What the task asks: Print every line of the listing exactly, please.

Provided data:
========================================

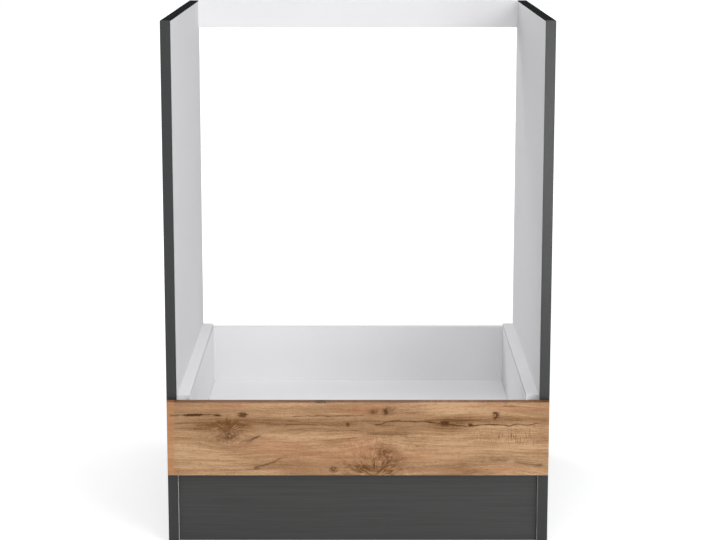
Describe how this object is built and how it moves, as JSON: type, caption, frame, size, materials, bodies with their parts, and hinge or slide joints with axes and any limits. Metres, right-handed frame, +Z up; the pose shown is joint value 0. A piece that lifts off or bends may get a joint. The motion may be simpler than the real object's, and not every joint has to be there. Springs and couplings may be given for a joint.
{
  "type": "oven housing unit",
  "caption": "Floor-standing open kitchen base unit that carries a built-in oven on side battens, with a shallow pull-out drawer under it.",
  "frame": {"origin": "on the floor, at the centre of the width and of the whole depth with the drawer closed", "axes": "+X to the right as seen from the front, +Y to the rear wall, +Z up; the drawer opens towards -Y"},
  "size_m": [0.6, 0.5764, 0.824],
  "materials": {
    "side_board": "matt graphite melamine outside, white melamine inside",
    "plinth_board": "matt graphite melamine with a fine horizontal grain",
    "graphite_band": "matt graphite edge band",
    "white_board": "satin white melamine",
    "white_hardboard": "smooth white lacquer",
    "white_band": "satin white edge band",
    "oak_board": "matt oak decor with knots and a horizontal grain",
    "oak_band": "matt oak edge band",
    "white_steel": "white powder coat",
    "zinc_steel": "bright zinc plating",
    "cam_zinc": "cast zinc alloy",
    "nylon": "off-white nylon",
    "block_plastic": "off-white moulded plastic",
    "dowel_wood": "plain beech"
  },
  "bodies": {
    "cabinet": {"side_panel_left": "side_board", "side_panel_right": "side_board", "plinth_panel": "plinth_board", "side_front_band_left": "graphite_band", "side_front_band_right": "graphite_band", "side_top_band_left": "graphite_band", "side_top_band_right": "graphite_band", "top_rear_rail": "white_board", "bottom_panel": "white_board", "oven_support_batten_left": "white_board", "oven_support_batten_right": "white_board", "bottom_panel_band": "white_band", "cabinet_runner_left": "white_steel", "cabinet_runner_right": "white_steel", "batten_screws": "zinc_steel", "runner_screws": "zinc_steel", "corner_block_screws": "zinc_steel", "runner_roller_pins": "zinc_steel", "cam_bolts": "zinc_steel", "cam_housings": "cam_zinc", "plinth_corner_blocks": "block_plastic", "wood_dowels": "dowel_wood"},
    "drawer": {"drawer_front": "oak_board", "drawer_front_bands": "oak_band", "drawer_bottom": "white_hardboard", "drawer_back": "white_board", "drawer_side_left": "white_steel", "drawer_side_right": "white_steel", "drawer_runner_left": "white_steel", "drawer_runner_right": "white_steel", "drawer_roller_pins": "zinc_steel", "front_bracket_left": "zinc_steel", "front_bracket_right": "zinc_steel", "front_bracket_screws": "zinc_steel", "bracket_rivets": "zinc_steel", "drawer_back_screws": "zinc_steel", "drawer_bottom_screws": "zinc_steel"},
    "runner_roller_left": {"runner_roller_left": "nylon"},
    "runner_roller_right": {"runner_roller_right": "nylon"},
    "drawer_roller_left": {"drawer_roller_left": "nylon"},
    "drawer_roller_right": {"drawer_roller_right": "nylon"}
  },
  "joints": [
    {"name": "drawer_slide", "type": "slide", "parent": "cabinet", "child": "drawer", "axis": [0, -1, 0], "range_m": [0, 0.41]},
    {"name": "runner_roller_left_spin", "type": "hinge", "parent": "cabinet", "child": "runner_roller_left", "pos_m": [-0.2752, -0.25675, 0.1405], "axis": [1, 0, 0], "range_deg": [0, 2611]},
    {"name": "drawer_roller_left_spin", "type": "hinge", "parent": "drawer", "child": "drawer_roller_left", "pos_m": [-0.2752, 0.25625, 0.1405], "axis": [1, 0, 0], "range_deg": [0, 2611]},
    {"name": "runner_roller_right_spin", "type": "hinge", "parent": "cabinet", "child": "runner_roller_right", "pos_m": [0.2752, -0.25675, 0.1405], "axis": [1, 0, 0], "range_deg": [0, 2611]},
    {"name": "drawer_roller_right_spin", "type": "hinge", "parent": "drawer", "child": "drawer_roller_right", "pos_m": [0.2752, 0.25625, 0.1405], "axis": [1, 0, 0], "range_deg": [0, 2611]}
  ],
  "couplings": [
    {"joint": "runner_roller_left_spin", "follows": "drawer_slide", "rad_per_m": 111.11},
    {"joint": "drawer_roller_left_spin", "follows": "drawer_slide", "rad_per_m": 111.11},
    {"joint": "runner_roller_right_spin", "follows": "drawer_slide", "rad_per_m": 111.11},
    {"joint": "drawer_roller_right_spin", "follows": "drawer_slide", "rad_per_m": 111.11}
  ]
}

========================================

Task output:
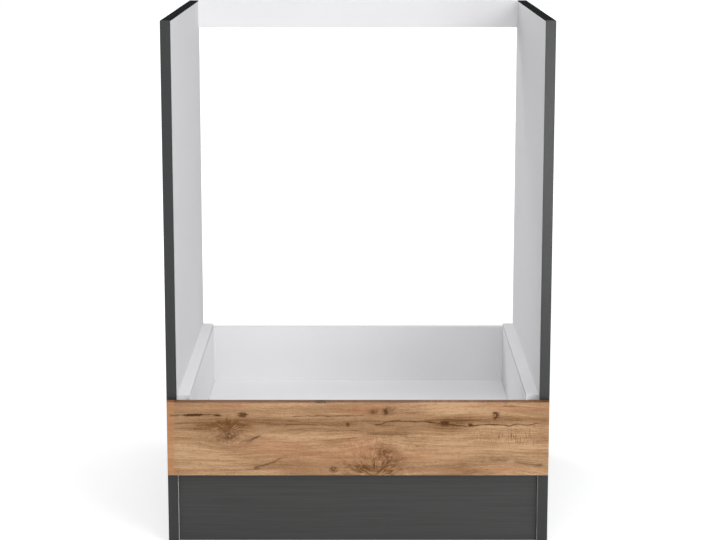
Describe how this object is built and how it moves, as JSON: type, caption, frame, size, materials, bodies with their parts, and hinge or slide joints with axes and any limits. Metres, right-handed frame, +Z up; the pose shown is joint value 0. A piece that lifts off or bends may get a joint. The motion may be simpler than the real object's, and not every joint has to be there. Springs and couplings may be given for a joint.
{
  "type": "oven housing unit",
  "caption": "Floor-standing open kitchen base unit that carries a built-in oven on side battens, with a shallow pull-out drawer under it.",
  "frame": {"origin": "on the floor, at the centre of the width and of the whole depth with the drawer closed", "axes": "+X to the right as seen from the front, +Y to the rear wall, +Z up; the drawer opens towards -Y"},
  "size_m": [0.6, 0.5764, 0.824],
  "materials": {
    "side_board": "matt graphite melamine outside, white melamine inside",
    "plinth_board": "matt graphite melamine with a fine horizontal grain",
    "graphite_band": "matt graphite edge band",
    "white_board": "satin white melamine",
    "white_hardboard": "smooth white lacquer",
    "white_band": "satin white edge band",
    "oak_board": "matt oak decor with knots and a horizontal grain",
    "oak_band": "matt oak edge band",
    "white_steel": "white powder coat",
    "zinc_steel": "bright zinc plating",
    "cam_zinc": "cast zinc alloy",
    "nylon": "off-white nylon",
    "block_plastic": "off-white moulded plastic",
    "dowel_wood": "plain beech"
  },
  "bodies": {
    "cabinet": {"side_panel_left": "side_board", "side_panel_right": "side_board", "plinth_panel": "plinth_board", "side_front_band_left": "graphite_band", "side_front_band_right": "graphite_band", "side_top_band_left": "graphite_band", "side_top_band_right": "graphite_band", "top_rear_rail": "white_board", "bottom_panel": "white_board", "oven_support_batten_left": "white_board", "oven_support_batten_right": "white_board", "bottom_panel_band": "white_band", "cabinet_runner_left": "white_steel", "cabinet_runner_right": "white_steel", "batten_screws": "zinc_steel", "runner_screws": "zinc_steel", "corner_block_screws": "zinc_steel", "runner_roller_pins": "zinc_steel", "cam_bolts": "zinc_steel", "cam_housings": "cam_zinc", "plinth_corner_blocks": "block_plastic", "wood_dowels": "dowel_wood"},
    "drawer": {"drawer_front": "oak_board", "drawer_front_bands": "oak_band", "drawer_bottom": "white_hardboard", "drawer_back": "white_board", "drawer_side_left": "white_steel", "drawer_side_right": "white_steel", "drawer_runner_left": "white_steel", "drawer_runner_right": "white_steel", "drawer_roller_pins": "zinc_steel", "front_bracket_left": "zinc_steel", "front_bracket_right": "zinc_steel", "front_bracket_screws": "zinc_steel", "bracket_rivets": "zinc_steel", "drawer_back_screws": "zinc_steel", "drawer_bottom_screws": "zinc_steel"},
    "runner_roller_left": {"runner_roller_left": "nylon"},
    "runner_roller_right": {"runner_roller_right": "nylon"},
    "drawer_roller_left": {"drawer_roller_left": "nylon"},
    "drawer_roller_right": {"drawer_roller_right": "nylon"}
  },
  "joints": [
    {"name": "drawer_slide", "type": "slide", "parent": "cabinet", "child": "drawer", "axis": [0, -1, 0], "range_m": [0, 0.41]},
    {"name": "runner_roller_left_spin", "type": "hinge", "parent": "cabinet", "child": "runner_roller_left", "pos_m": [-0.2752, -0.25675, 0.1405], "axis": [1, 0, 0], "range_deg": [0, 2611]},
    {"name": "drawer_roller_left_spin", "type": "hinge", "parent": "drawer", "child": "drawer_roller_left", "pos_m": [-0.2752, 0.25625, 0.1405], "axis": [1, 0, 0], "range_deg": [0, 2611]},
    {"name": "runner_roller_right_spin", "type": "hinge", "parent": "cabinet", "child": "runner_roller_right", "pos_m": [0.2752, -0.25675, 0.1405], "axis": [1, 0, 0], "range_deg": [0, 2611]},
    {"name": "drawer_roller_right_spin", "type": "hinge", "parent": "drawer", "child": "drawer_roller_right", "pos_m": [0.2752, 0.25625, 0.1405], "axis": [1, 0, 0], "range_deg": [0, 2611]}
  ],
  "couplings": [
    {"joint": "runner_roller_left_spin", "follows": "drawer_slide", "rad_per_m": 111.11},
    {"joint": "drawer_roller_left_spin", "follows": "drawer_slide", "rad_per_m": 111.11},
    {"joint": "runner_roller_right_spin", "follows": "drawer_slide", "rad_per_m": 111.11},
    {"joint": "drawer_roller_right_spin", "follows": "drawer_slide", "rad_per_m": 111.11}
  ]
}